Es posible que Angela Dorothea Kasner, señora de Ulrich Merkel, física
por Leipzig (entonces RDA), Premio Carlomagno, estudiase cuántica y
partículas elementales viendo imágenes, retratos y bustos de Marx. Barba
blanca, bigote levemente oscuro: le llamaban el Moro. La dama del
rigor, igual que hizo la de hierro en GB, devuelve a Alemania al lugar
que su Volksgeist cree que debe estar. Su estricta
política de austeridad, una forma de protección a su industria y banca,
recuerda, quizá demasiado, la patriótica reacción ante la crisis de
Weimar.
Marx lo explica mejor: “Hegel dice en alguna
parte que todos los grandes hechos y personajes de la historia
universal aparecen, como si dijéramos, dos veces.
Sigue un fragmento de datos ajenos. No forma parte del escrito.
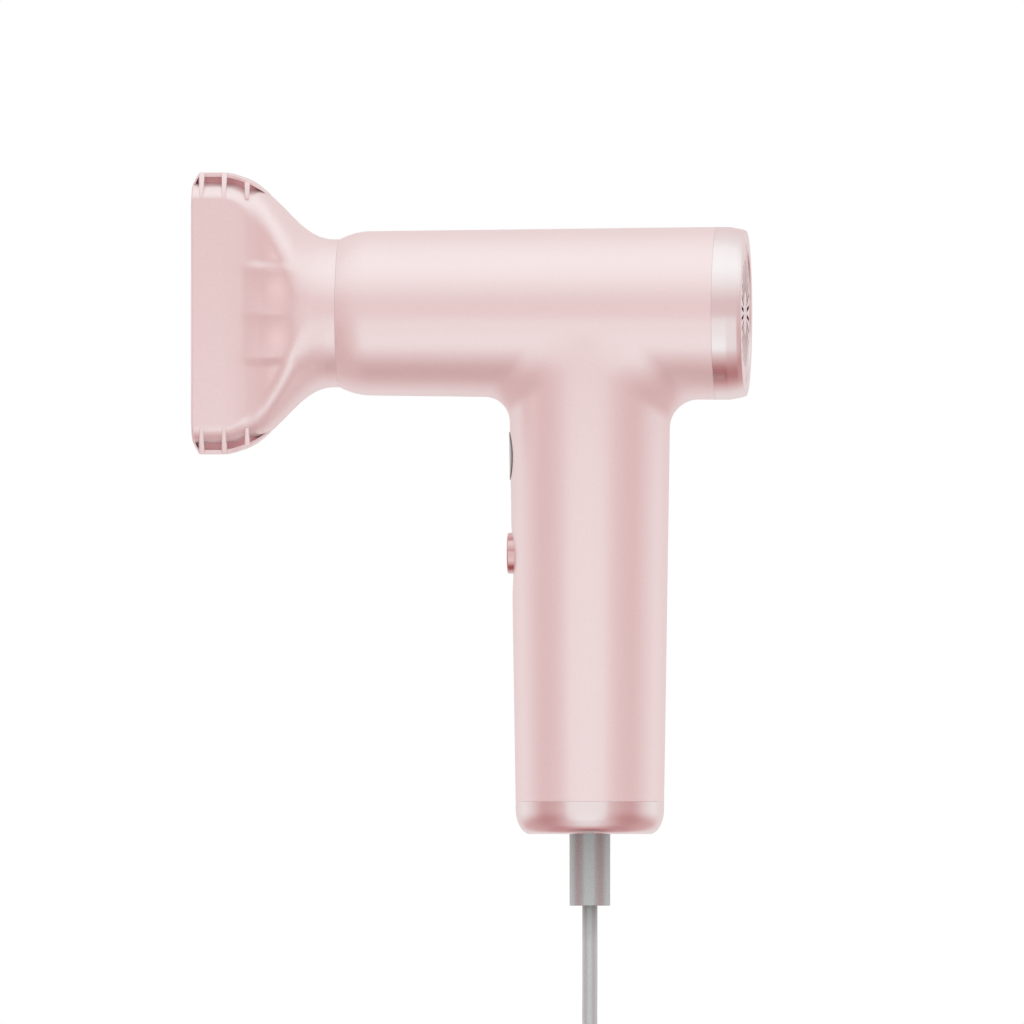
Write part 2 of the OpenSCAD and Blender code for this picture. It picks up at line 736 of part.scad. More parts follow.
module bottom_cap() {
    r = handle_bottom_r;
    top = handle_bottom_z - cap_gap;
    // The side bows in below side_z along a wide arc, which runs into the corner's arc
    side_z = cap_height - 2;
    side_x = r - cap_side_r;
    corner_x = side_x + sqrt((cap_side_r - cap_corner_r) ^ 2 - (side_z - cap_corner_r) ^ 2);
    join_z = cap_corner_r * (1 - (side_z - cap_corner_r) / (cap_side_r - cap_corner_r));
    color(metal_colour) difference() {
        union() {
            translate([0, 0, cap_bottom_z]) rotate_extrude() intersection() {
                square([r, top - cap_bottom_z]);
                union() {
                    translate([0, side_z]) square([r, 20]);
                    square([side_x, 20]);
                    translate([side_x, side_z]) circle(r = cap_side_r);
                }
                union() {
                    translate([0, join_z]) square([r, 20]);
                    square([corner_x, 20]);
                    translate([corner_x, cap_corner_r]) circle(r = cap_corner_r);
                }
            }
            translate([0, 0, top - 1]) cylinder(h = 4, r = r - handle_wall - 0.1);
        }
        translate([0, 0, cap_bottom_z + 2]) cylinder(h = 20, r1 = r - 3.6, r2 = r - 3.6);
        translate([0, 0, cap_bottom_z - 1]) cylinder(h = 5, r = relief_d / 2 + 0.02);
        for (side = [-1, 1]) translate([5, side * 11, cap_bottom_z - 1]) {
            cylinder(h = 5, r = 1.3);
            cylinder(h = 1 + 1.6, r = 2.3);
        }
    }
}

module cap_screws() {
    color(steel_colour) for (side = [-1, 1])
        translate([5, side * 11, cap_bottom_z + 1.6]) screw(14);
}

module cord_clamp() {
    color(dark_colour) difference() {
        translate([-4, -10, chassis_floor_z + 3.1]) cube([8, 20, 4]);
        translate([0, 0, chassis_floor_z]) cylinder(h = 9, r = cord_r + 0.02);
        for (side = [-1, 1])
            translate([0, side * 7, chassis_floor_z]) cylinder(h = 9, r = 1.25);
    }
}

module clamp_screws() {
    color(steel_colour) for (side = [-1, 1])
        translate([0, side * 7, chassis_floor_z + 7.1]) mirror([0, 0, 1]) screw(8);
}

module strain_relief() {
    flange_z = cap_bottom_z + 2.1;
    color(cord_colour) difference() {
        union() {
            translate([0, 0, relief_end_z])
                cylinder(h = flange_z + 2 - relief_end_z, r = relief_d / 2);
            translate([0, 0, flange_z]) cylinder(h = 2, r = relief_d / 2 + 2);
        }
        translate([0, 0, relief_end_z - 1]) cylinder(h = 40, r = cord_r + 0.02);
    }
}

module power_leads() {
    color([0.25, 0.3, 0.6]) for (y = [-1.3, 1.3])
        translate([0, y, cord_start_z + 0.1]) cylinder(h = 14, r = 0.9);
}

module motor_leads() {
    top_z = axis_z - duct_outer_r - 5.2;
    color([0.65, 0.2, 0.2]) for (y = [-4, 0, 4])
        translate([-3, y, board_top_z]) cylinder(h = top_z - board_top_z, r = 0.8);
}

// ---------------------------------------------------------------- cord and plug

module cord_lead() {
    color(cord_colour) route_tube(lead_route, cord_r);
}

module cord_coil() {
    round_r = 2.3;
    width = 2 * coil_half_width;
    depth = coil_outer_r - coil_inner_r;
    color(cord_colour) translate(coil_centre) rotate([90, 0, 0]) rotate_extrude()
        translate([coil_inner_r, -coil_half_width]) union() {
            translate([round_r, 0]) square([depth - 2 * round_r, width]);
            translate([0, round_r]) square([depth, width - 2 * round_r]);
            for (x = [round_r, depth - round_r], y = [round_r, width - round_r])
                translate([x, y]) circle(r = round_r, $fn = 24);
        }
}

module cord_tie() {
    gap = 0.2;
    x1 = coil_centre[0] + coil_inner_r - gap - 0.9;
    x2 = coil_centre[0] + coil_outer_r + gap;
    y = coil_half_width + gap;
    color(dark_colour) translate([0, 0, coil_centre[2] - tie_width / 2]) difference() {
        translate([x1 - tie_thickness, -y - tie_thickness, 0])
            cube([x2 - x1 + 2 * tie_thickness, 2 * (y + tie_thickness), tie_width]);
        translate([x1, -y, -1]) cube([x2 - x1, 2 * y, tie_width + 2]);
    }
}

module cord_tail() {
    color(cord_colour) route_tube(tail_route, cord_r);
}

// Puts what is drawn at the root of each plug pin, in the plane of the plug's face
module at_plug_pins() {
    for (side = [-1, 1])
        translate([plug_centre[0], plug_centre[1] + side * plug_pin_pitch / 2, plug_face_z])
            children();
}

module plug_body() {
    length = plug_top_z - plug_face_z;
    sleeve_length = 9;
    color(cord_colour) difference() {
        union() {
            translate([plug_centre[0], plug_centre[1], plug_top_z - sleeve_length])
                cylinder(h = sleeve_length, r1 = 5, r2 = 3.6);
            hull() {
                at_plug_pins() cylinder(h = 16, r = 8, $fn = 32);
                translate([plug_centre[0], plug_centre[1], plug_face_z])
                    cylinder(h = length - sleeve_length + 1, r = 5.5, $fn = 32);
            }
        }
        at_plug_pins() translate([0, 0, -1]) cylinder(h = 1 + shank_length, r = shank_r);
    }
}

module plug_pins() {
    tip = 1;
    r = plug_pin_d / 2;
    color(steel_colour) at_plug_pins() {
        translate([0, 0, -plug_pin_length]) cylinder(h = tip, r1 = r - 0.8, r2 = r);
        translate([0, 0, tip - plug_pin_length]) cylinder(h = plug_pin_length - tip, r = r);
        cylinder(h = shank_length, r = shank_r);
    }
}

housing();
outlet_ring();
front_steel_ring();
outlet_grille();
ion_needle();
nozzle_collar();
nozzle_magnets();
nozzle_neck();
nozzle_shell();
nozzle_duct();
nozzle_grip_bands();
inlet_steel_ring();
inlet_bell();
rear_cover();
rear_grille();
dust_filter();
cover_magnets();
motor_frame();
motor_stator();
motor_windings();
motor_bearings();
motor_shaft();
rotor_magnet();
impeller();
impeller_nut();
motor_mounts();
heater_tube();
heater_frame();
heater_wire();
thermostat();
thermal_fuse();
power_button();
mode_button();
power_switch();
mode_switch();
main_board();
triac();
heatsink();
capacitors();
choke();
ion_module();
handle_chassis();
board_screws();
bottom_cap();
cap_screws();
cord_clamp();
clamp_screws();
strain_relief();
power_leads();
motor_leads();
cord_lead();
cord_coil();
cord_tie();
cord_tail();
plug_body();
plug_pins();
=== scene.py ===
"""Travel hair dryer: the visual model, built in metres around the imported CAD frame."""
import json
import math

import bmesh
import bpy
import numpy as np
from mathutils import Matrix, Vector


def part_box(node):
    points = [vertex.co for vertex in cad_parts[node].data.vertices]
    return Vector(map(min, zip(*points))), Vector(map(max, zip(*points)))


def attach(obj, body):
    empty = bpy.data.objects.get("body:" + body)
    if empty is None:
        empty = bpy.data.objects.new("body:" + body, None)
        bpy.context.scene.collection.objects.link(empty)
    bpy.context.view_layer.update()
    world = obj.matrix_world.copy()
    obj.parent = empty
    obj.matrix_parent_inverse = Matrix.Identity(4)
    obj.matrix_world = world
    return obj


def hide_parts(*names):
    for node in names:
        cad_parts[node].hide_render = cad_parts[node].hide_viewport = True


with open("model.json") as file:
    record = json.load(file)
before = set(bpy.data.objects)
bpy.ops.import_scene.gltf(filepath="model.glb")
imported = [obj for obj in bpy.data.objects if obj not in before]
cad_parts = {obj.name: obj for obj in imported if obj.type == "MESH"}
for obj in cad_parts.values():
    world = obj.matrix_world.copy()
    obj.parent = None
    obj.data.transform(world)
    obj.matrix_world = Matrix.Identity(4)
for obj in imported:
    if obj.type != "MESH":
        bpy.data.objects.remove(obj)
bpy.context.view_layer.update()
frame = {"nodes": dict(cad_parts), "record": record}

MM = 0.001
SHARP_ANGLE = 40


def node_box(node):
    """A CAD node's lowest and highest corner, in millimetres."""
    low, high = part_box(node)
    return [v / MM for v in low], [v / MM for v in high]


# ---------------------------------------------------------------- sizes, in millimetres

AXIS_Z = 99.0
NECK_R = 22.4
SHOULDER_R = 24.9
SHOULDER_X = -66.5
(FRONT_X, _, HANDLE_END_Z), (REAR_X, REAR_R, _) = node_box("housing")
HANDLE_END_R = node_box("bottom_cap")[1][0]
HANDLE_TOP_R = 24.2
HANDLE_TOP_Z = 62.0
HANDLE_CUT = 6.0  # how far under the barrel's axis the handle's surface stops
FILLET_R = 8.15
FILLET_R_CHANGE, FILLET_R_CHANGE_MAX = 0.65, 0.7
FILLET_WIDENING = 2.2
POWER_Z = 26.3
POWER_R = 6.2
MODE_Z = 55.8
MODE_R = 7.45
RELIEF_R = 6.2
BUTTON_GAP = 0.3
HOLLOW_DEPTH, HOLLOW_DROP = 0.5, 2.5
HOLLOW_HALF_WIDTH, HOLLOW_HALF_HEIGHT = 9.5, 11.0
RIM_ROUNDING, RIM_WALL, RIM_DEPTH = 0.05, 1.8, 9.0
SEAM = 0.02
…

Pero se olvidó de
agregar: una vez como tragedia y la otra como farsa.” ( El Dieciocho Brumario de Luis Bonaparte,
Editorial Progreso, Moscú, 1978). El IV Reich es la farsa neoliberal de
un modelo en descomposición. El encendido romanticismo alemán, frente a
la racional ilustración francesa, está presente en el destino y la
identidad nacional del (otro) pueblo elegido. Algo de esto describe, con
acierto, Modernidad y holocausto (1989; en
español, Sequitur, 1997), el sociólogo Zymunt Bauman, antes de
convertirse en el analista fetiche de las clases medias: Señor de lo
Líquido.
“Acaso no haya otro país, salvo Turquía, tan
poco conocido y erróneamente juzgado por Europa como España”, sintetizó
en un artículo publicado en el New York Daily Tribune, el 21 de agosto
de 1854. Una vez más, sus expresiones parecen escritas ayer, dirigidas
contra el desprecio, racismo de clase, del Norte. Alejemos la idea del
pensador en la torre de marfil; evitemos el anquilosamiento místico del
clásico. Seamos irreverentes con Marx, atrevidos, y consideremos, igual
que hacían sus contemporáneos, amigos o enemigos, Conversaciones con Marx y Engels
de H.M. Enzensberger (Anagrama, 1974), los trabajos, panfletos y cuerpo
doctrinal como herramientas de generación de conciencia y agitación:
instrumentos.
Marx es un pensador de la acción, para
la acción, un aldabonazo en la estructura social y patrimonial de la
segunda mitad del siglo XIX. Su lectura, hoy, contra el furor de las
formas extremas de monetarismo, contra la idea de que no existe -fin de
la Historia hegeliana- alternativa al capitalismo, desvela (y
ridiculiza) el mito del pensamiento dominante. Con una leve adecuación
terminológica al presente, el Moro resurge como el indignado consciente,
un militante de la transformación que, además de rodear el Congreso,
agitar las burocracias de los partidos de izquierda y apuntarse a todas
las plataformas posibles, asume la complejidad: nunca la derrota. Como
dice el personaje Marx en la obra citada de Zinn: “¿No os habéis
preguntado nunca por qué es necesario declararme muerto una y otra vez?”